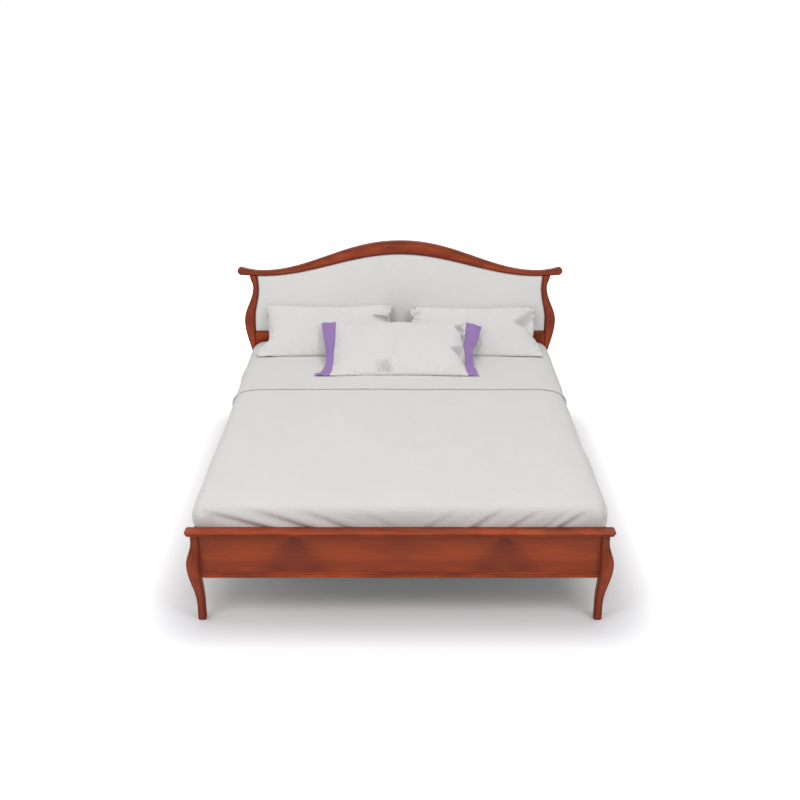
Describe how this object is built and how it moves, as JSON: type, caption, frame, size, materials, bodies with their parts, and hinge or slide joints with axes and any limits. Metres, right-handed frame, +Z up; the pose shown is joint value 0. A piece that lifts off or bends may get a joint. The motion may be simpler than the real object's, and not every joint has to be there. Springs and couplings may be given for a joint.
{
  "type": "upholstered bed",
  "caption": "Double bed with an arched upholstered headboard, a low panelled footboard, cabriole legs, a slatted base, a mattress and bedding.",
  "frame": {"origin": "on the floor under the middle of the bed's overall length and width", "axes": "+X to the right seen from the foot, +Y towards the headboard, +Z up"},
  "size_m": [1.836, 2.156, 1.1065],
  "materials": {
    "red_wood": "satin lacquer, red-brown stain",
    "veneer": "satin lacquer over figured veneer",
    "pale_wood": "planed, unfinished",
    "steel": "zinc plated",
    "dark_plastic": "matte",
    "foam": "open foam",
    "headboard_cloth": "fine plain weave, off-white",
    "lining": "plain lining",
    "ticking": "quilted ticking",
    "white_linen": "smooth cotton",
    "purple_linen": "smooth cotton"
  },
  "bodies": {
    "frame": {"crest_rail": "red_wood", "left_post": "red_wood", "right_post": "red_wood", "headboard_lower_rail": "red_wood", "headboard_bottom_rail": "red_wood", "headboard_backboard": "pale_wood", "headboard_foam": "foam", "headboard_cover": "headboard_cloth", "headboard_rear_cover": "lining", "left_leg": "red_wood", "right_leg": "red_wood", "footboard_panel": "veneer", "footboard_bead_rail": "red_wood", "footboard_cap": "red_wood", "left_side_rail": "red_wood", "right_side_rail": "red_wood", "left_ledge": "pale_wood", "right_ledge": "pale_wood", "centre_beam": "pale_wood", "front_beam_hanger": "steel", "rear_beam_hanger": "steel", "slat_01": "pale_wood", "slat_02": "pale_wood", "slat_03": "pale_wood", "slat_04": "pale_wood", "slat_05": "pale_wood", "slat_06": "pale_wood", "slat_07": "pale_wood", "slat_08": "pale_wood", "slat_09": "pale_wood", "slat_10": "pale_wood", "slat_11": "pale_wood", "slat_12": "pale_wood", "slat_13": "pale_wood", "slat_14": "pale_wood", "front_centre_leg": "steel", "rear_centre_leg": "steel", "foot_glides": "dark_plastic", "hook_plates": "steel", "slot_plates": "steel", "frame_dowels": "pale_wood", "plate_screws": "steel", "ledge_screws": "steel", "slat_screws": "steel", "hanger_screws": "steel", "centre_leg_screws": "steel"},
    "mattress": {"mattress": "ticking", "fitted_sheet": "white_linen", "duvet": "white_linen", "turned_sheet": "white_linen"},
    "left_back_pillow": {"left_back_pillow": "white_linen"},
    "right_back_pillow": {"right_back_pillow": "white_linen"},
    "front_pillow": {"front_pillow": "white_linen", "front_pillow_left_band": "purple_linen", "front_pillow_right_band": "purple_linen"},
    "front_levelling_foot": {"front_levelling_foot": "dark_plastic"},
    "rear_levelling_foot": {"rear_levelling_foot": "dark_plastic"}
  },
  "joints": [
    {"name": "mattress_lift", "type": "slide", "parent": "frame", "child": "mattress", "axis": [0, 0, 1], "range_m": [0, 0.3]},
    {"name": "left_back_pillow_pull", "type": "slide", "parent": "mattress", "child": "left_back_pillow", "axis": [-1, 0, 0], "range_m": [0, 0.3]},
    {"name": "right_back_pillow_pull", "type": "slide", "parent": "mattress", "child": "right_back_pillow", "axis": [1, 0, 0], "range_m": [0, 0.3]},
    {"name": "front_pillow_lift", "type": "slide", "parent": "mattress", "child": "front_pillow", "axis": [0, 0, 1], "range_m": [0, 0.3]},
    {"name": "front_foot_screw_out", "type": "slide", "parent": "frame", "child": "front_levelling_foot", "axis": [0, 0, -1], "range_m": [0, 0.015]},
    {"name": "rear_foot_screw_out", "type": "slide", "parent": "frame", "child": "rear_levelling_foot", "axis": [0, 0, -1], "range_m": [0, 0.015]}
  ]
}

> What you have to do
Quote each line of the listing above exactly.

> Final result
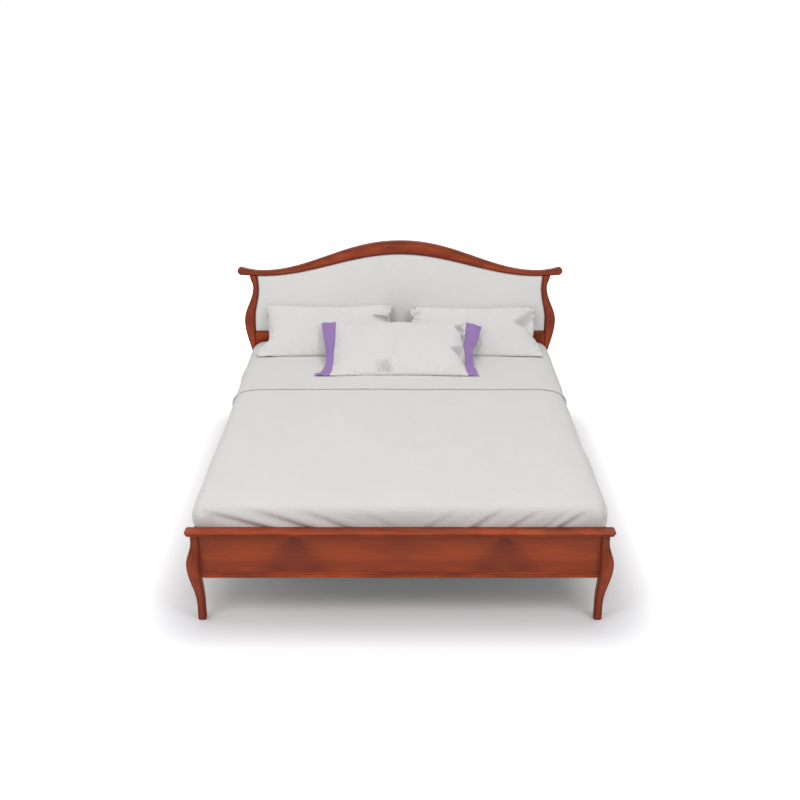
Describe how this object is built and how it moves, as JSON: type, caption, frame, size, materials, bodies with their parts, and hinge or slide joints with axes and any limits. Metres, right-handed frame, +Z up; the pose shown is joint value 0. A piece that lifts off or bends may get a joint. The motion may be simpler than the real object's, and not every joint has to be there. Springs and couplings may be given for a joint.
{
  "type": "upholstered bed",
  "caption": "Double bed with an arched upholstered headboard, a low panelled footboard, cabriole legs, a slatted base, a mattress and bedding.",
  "frame": {"origin": "on the floor under the middle of the bed's overall length and width", "axes": "+X to the right seen from the foot, +Y towards the headboard, +Z up"},
  "size_m": [1.836, 2.156, 1.1065],
  "materials": {
    "red_wood": "satin lacquer, red-brown stain",
    "veneer": "satin lacquer over figured veneer",
    "pale_wood": "planed, unfinished",
    "steel": "zinc plated",
    "dark_plastic": "matte",
    "foam": "open foam",
    "headboard_cloth": "fine plain weave, off-white",
    "lining": "plain lining",
    "ticking": "quilted ticking",
    "white_linen": "smooth cotton",
    "purple_linen": "smooth cotton"
  },
  "bodies": {
    "frame": {"crest_rail": "red_wood", "left_post": "red_wood", "right_post": "red_wood", "headboard_lower_rail": "red_wood", "headboard_bottom_rail": "red_wood", "headboard_backboard": "pale_wood", "headboard_foam": "foam", "headboard_cover": "headboard_cloth", "headboard_rear_cover": "lining", "left_leg": "red_wood", "right_leg": "red_wood", "footboard_panel": "veneer", "footboard_bead_rail": "red_wood", "footboard_cap": "red_wood", "left_side_rail": "red_wood", "right_side_rail": "red_wood", "left_ledge": "pale_wood", "right_ledge": "pale_wood", "centre_beam": "pale_wood", "front_beam_hanger": "steel", "rear_beam_hanger": "steel", "slat_01": "pale_wood", "slat_02": "pale_wood", "slat_03": "pale_wood", "slat_04": "pale_wood", "slat_05": "pale_wood", "slat_06": "pale_wood", "slat_07": "pale_wood", "slat_08": "pale_wood", "slat_09": "pale_wood", "slat_10": "pale_wood", "slat_11": "pale_wood", "slat_12": "pale_wood", "slat_13": "pale_wood", "slat_14": "pale_wood", "front_centre_leg": "steel", "rear_centre_leg": "steel", "foot_glides": "dark_plastic", "hook_plates": "steel", "slot_plates": "steel", "frame_dowels": "pale_wood", "plate_screws": "steel", "ledge_screws": "steel", "slat_screws": "steel", "hanger_screws": "steel", "centre_leg_screws": "steel"},
    "mattress": {"mattress": "ticking", "fitted_sheet": "white_linen", "duvet": "white_linen", "turned_sheet": "white_linen"},
    "left_back_pillow": {"left_back_pillow": "white_linen"},
    "right_back_pillow": {"right_back_pillow": "white_linen"},
    "front_pillow": {"front_pillow": "white_linen", "front_pillow_left_band": "purple_linen", "front_pillow_right_band": "purple_linen"},
    "front_levelling_foot": {"front_levelling_foot": "dark_plastic"},
    "rear_levelling_foot": {"rear_levelling_foot": "dark_plastic"}
  },
  "joints": [
    {"name": "mattress_lift", "type": "slide", "parent": "frame", "child": "mattress", "axis": [0, 0, 1], "range_m": [0, 0.3]},
    {"name": "left_back_pillow_pull", "type": "slide", "parent": "mattress", "child": "left_back_pillow", "axis": [-1, 0, 0], "range_m": [0, 0.3]},
    {"name": "right_back_pillow_pull", "type": "slide", "parent": "mattress", "child": "right_back_pillow", "axis": [1, 0, 0], "range_m": [0, 0.3]},
    {"name": "front_pillow_lift", "type": "slide", "parent": "mattress", "child": "front_pillow", "axis": [0, 0, 1], "range_m": [0, 0.3]},
    {"name": "front_foot_screw_out", "type": "slide", "parent": "frame", "child": "front_levelling_foot", "axis": [0, 0, -1], "range_m": [0, 0.015]},
    {"name": "rear_foot_screw_out", "type": "slide", "parent": "frame", "child": "rear_levelling_foot", "axis": [0, 0, -1], "range_m": [0, 0.015]}
  ]
}